Traffic and Infrastructure Problems Can't Keep Companies Out of the Seaport

The Seaport has been getting a bad rap. Whether they’re complaining about the traffic, an absence of any meaningful public transportation, or the slow build-out of practical amenities – like supermarkets, for instance – for neighborhood residents, Seaport contrarians are everywhere, making the case that companies might look elsewhere for office space.

The public transportation critiques are quite valid, as the only MBTA line servicing the Seaport is Silver. But beyond that, contrarians ignore a couple significant realities in their Seaport finger-pointing. First, on the traffic argument, this is Boston: bad traffic is everywhere here. Drive anywhere in Boston starting at 4 p.m. and you’ll quickly notice that traffic troubles are not unique to the Seaport.
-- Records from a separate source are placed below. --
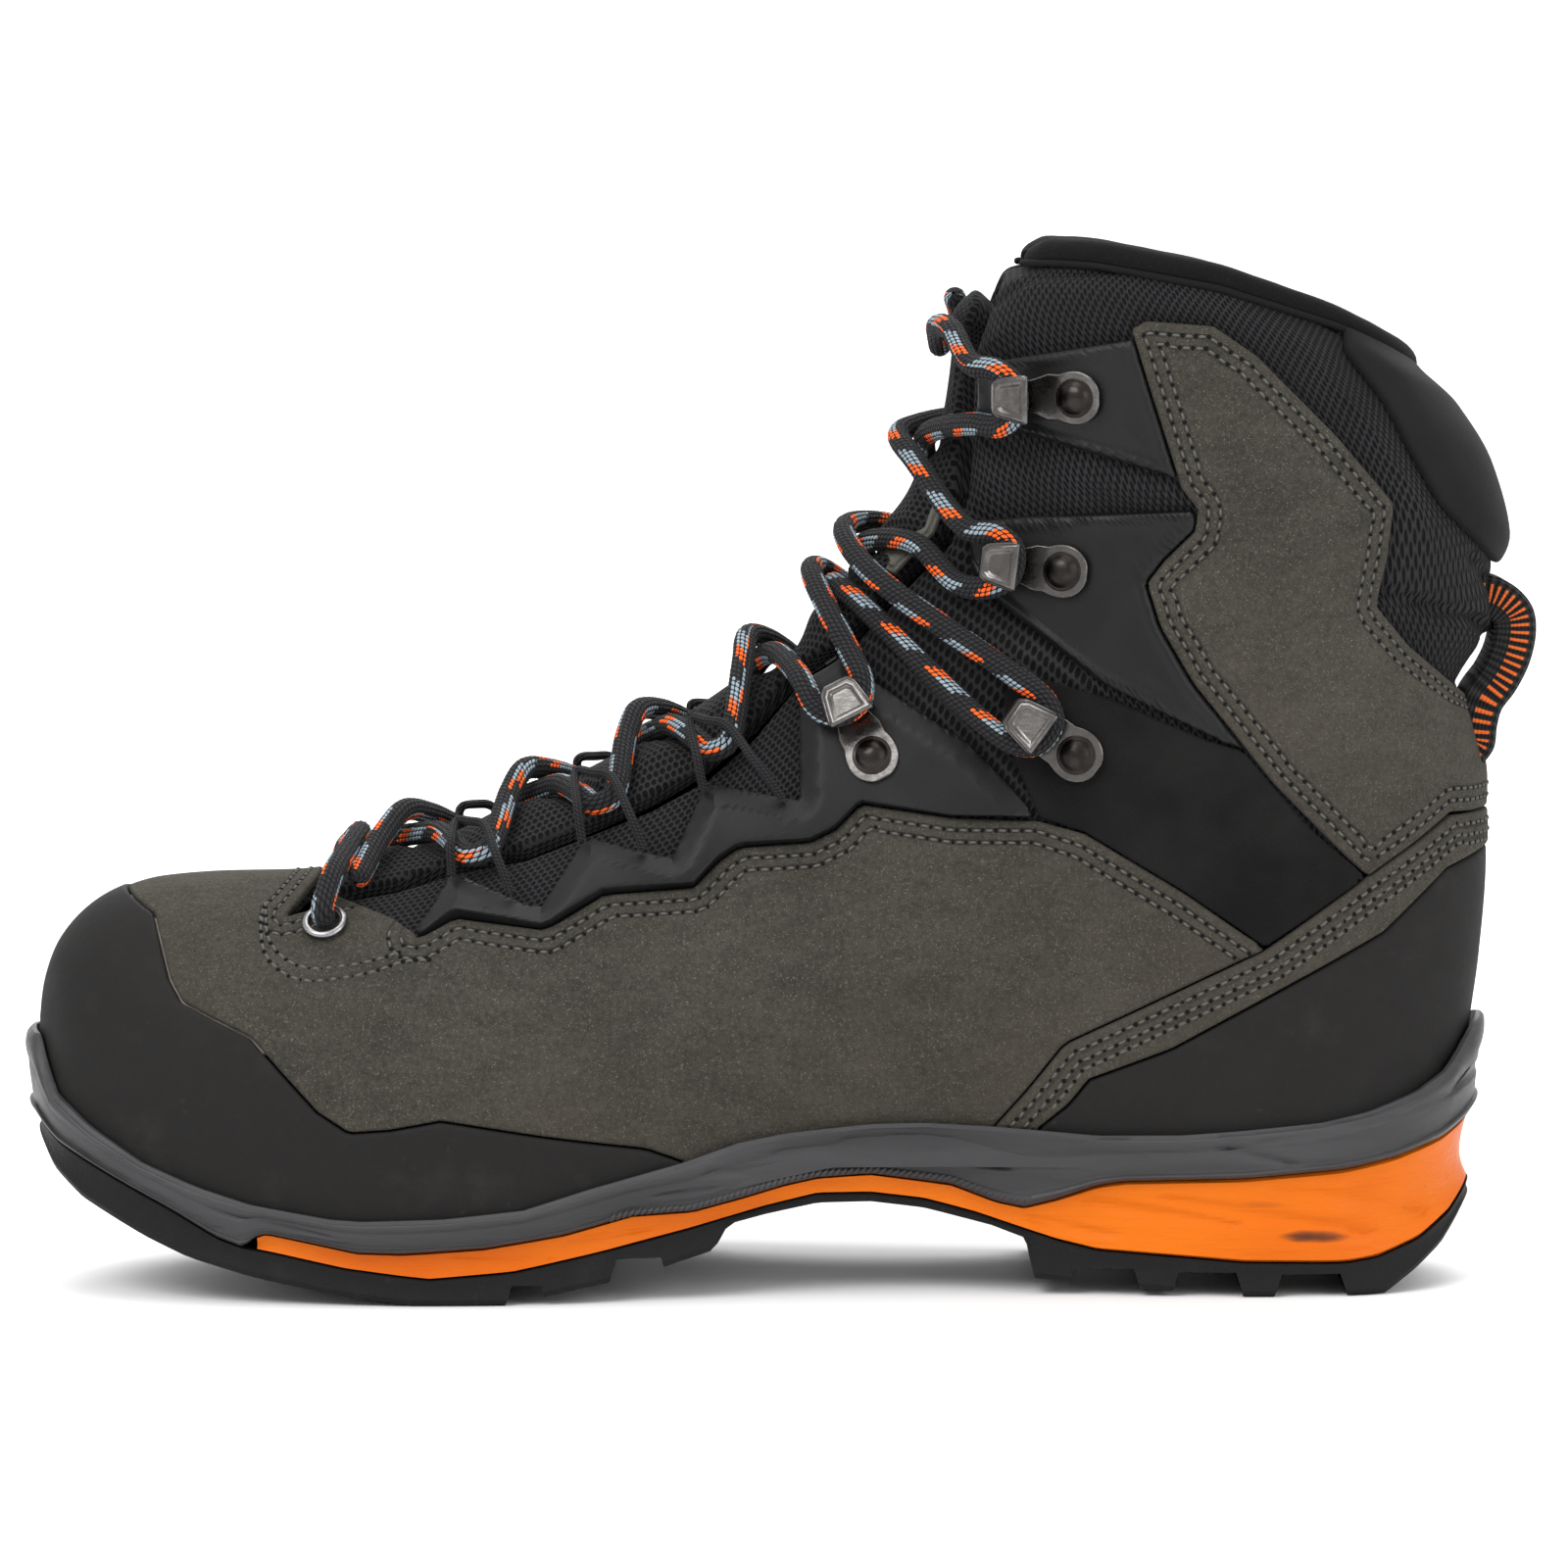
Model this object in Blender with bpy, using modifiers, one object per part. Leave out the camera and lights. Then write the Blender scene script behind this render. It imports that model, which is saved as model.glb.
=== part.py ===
"""Mid-height hiking boot, right foot: sole unit, layered upper, speed hooks, lace and liner.

Units inside the script are millimetres until a mesh is made; the meshes are in metres.
-X is the toe, +X the heel, -Y the medial (inner) side, +Z up, z = 0 is the ground.
The whole upper is cut from one lofted skin.  A point of the skin is (s, v): s is the number
of a section line, counted from the toe over the instep and up the shaft, and v runs round
that section from -1 (medial foot of the line) over 0 (its front) to +1 (lateral foot).
"""
import math

import bmesh
import bpy
import numpy as np
from mathutils import Matrix, Vector
from mathutils.bvhtree import BVHTree

# ---------------------------------------------------------------- driving dimensions, mm
SHIFT_X = -5.2          # brings the middle of the boot's length to x = 0
SHIFT_Y = -1.6          # and the middle of its width to y = 0
SKIN = 1.5              # thickness of the outer panels
UNDER = (-3.1, -1.9)    # inner and outer face of the layer beneath them
LINING = (-5.4, -3.4)   # inner and outer face of the lining at the foot
COLLAR_PAD = 4.0        # how much thicker the lining is at the ankle collar
SEAM = 0.22             # half of the gap where two panels meet
GAP = 0.35              # clearance between touching pieces
SEAT_DROP = 1.0         # the frame's seat lies this far under the upper's bottom edge
UPPER_INSET = 2.8       # the upper stands this far inside the sole's outline
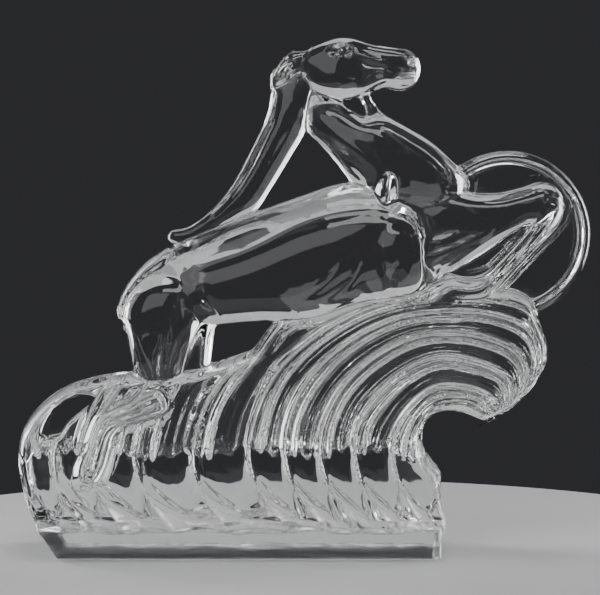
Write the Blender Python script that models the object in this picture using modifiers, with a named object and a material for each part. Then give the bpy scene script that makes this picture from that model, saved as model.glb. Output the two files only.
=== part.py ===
"""Hood ornament: a leaping horse over a curling wave, in pressed glass, on a flat plinth.

The glass is divided at its own sculptural joints into named members. +X is the way the horse leaps, +Z is up
and the near side is -Y. The origin is the middle of the underside. Landmarks are in millimetres, as (x, z).
"""
import math

import bmesh
import bpy
from mathutils import Vector

# Driving dimensions, in metres.
MM = 0.001
FIGURE_LENGTH = 0.254        # foot of the wave's back to the front of the splash disc
FIGURE_HEIGHT = 0.2286       # underside to the brow
JOINT_GAP = 0.0003           # clearance between neighbouring members
PLINTH_HEIGHT = 0.0145
PLINTH_HALF_DEPTH = 0.030
PLINTH_EDGE_ROUND = 0.0015
PLINTH_LEFT_FOOT = -108      # landmarks, in millimetres
PLINTH_LEFT_TOP = -118
PLINTH_RIGHT = 60
WAVE_FOOT_HALF_DEPTH = 0.025
CREST_TIP_HALF_DEPTH = 0.012
SWELL_TOP_HALF_DEPTH = 0.020
DISC_RADIUS = 0.028
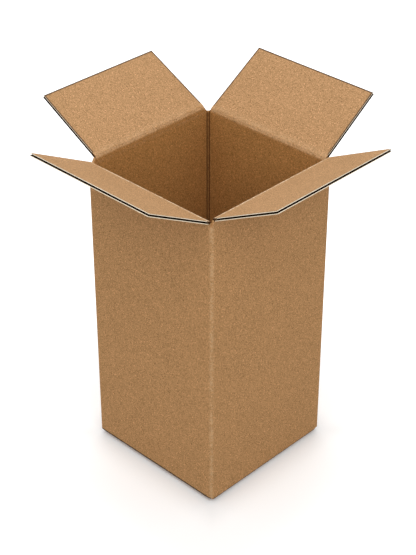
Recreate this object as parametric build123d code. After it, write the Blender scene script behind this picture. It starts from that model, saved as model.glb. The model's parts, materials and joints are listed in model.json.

But more importantly, critics of the Seaport ignore the fact that companies of all sizes continue to flock to the district. This ongoing migration has caused large blocks of vacant office space to evaporate from the market, leaving few options for large users who want to be in the Seaport. Here are a few examples:

  • 121 Seaport, which was fully 100% uncommitted on Labor Day, is now fully leased by two tenants (PTC and Alexion) — occupying more than 400,000 SF of spec space in the building.
  • Vivint claimed the last remaining floor at 101 Seaport – a total of 25,000 SF – bringing the building to 100% occupancy.
  • Tenants seeking more than 100,000 SF have limited options today. 140 Northern Avenue recently signed a letter of intent for 140,000 SF, leaving only 15,000 SF available. Other large-scale new construction projects (like 2 Drydock) are not slated to be delivered until Q4 2019.
  • Skanska, which has had success building on spec at 101 Seaport and 121 Seaport, is now committed to building 2 Drydock Avenue without an anchor tenant in place. Other projects, like 88 Seaport Boulevard from WS Development, are less likely to be built on spec and will await an anchor tenant to be in place before starting construction.

Throughout the Seaport, tenants continue to find value and legitimacy in new construction space. More efficient floor plates and a blank canvas allow tenants to make the space their own and validate the decision to move to the Seaport with benefits like talent acquisition and retention.

Tenants, both homegrown and from abroad, are mostly ignoring the naysayers and coming in droves to the Seaport. Until we see signs of a slow-down across the market – which we haven’t seen any remote signs of yet – don’t expect the Seaport to cool off anytime soon.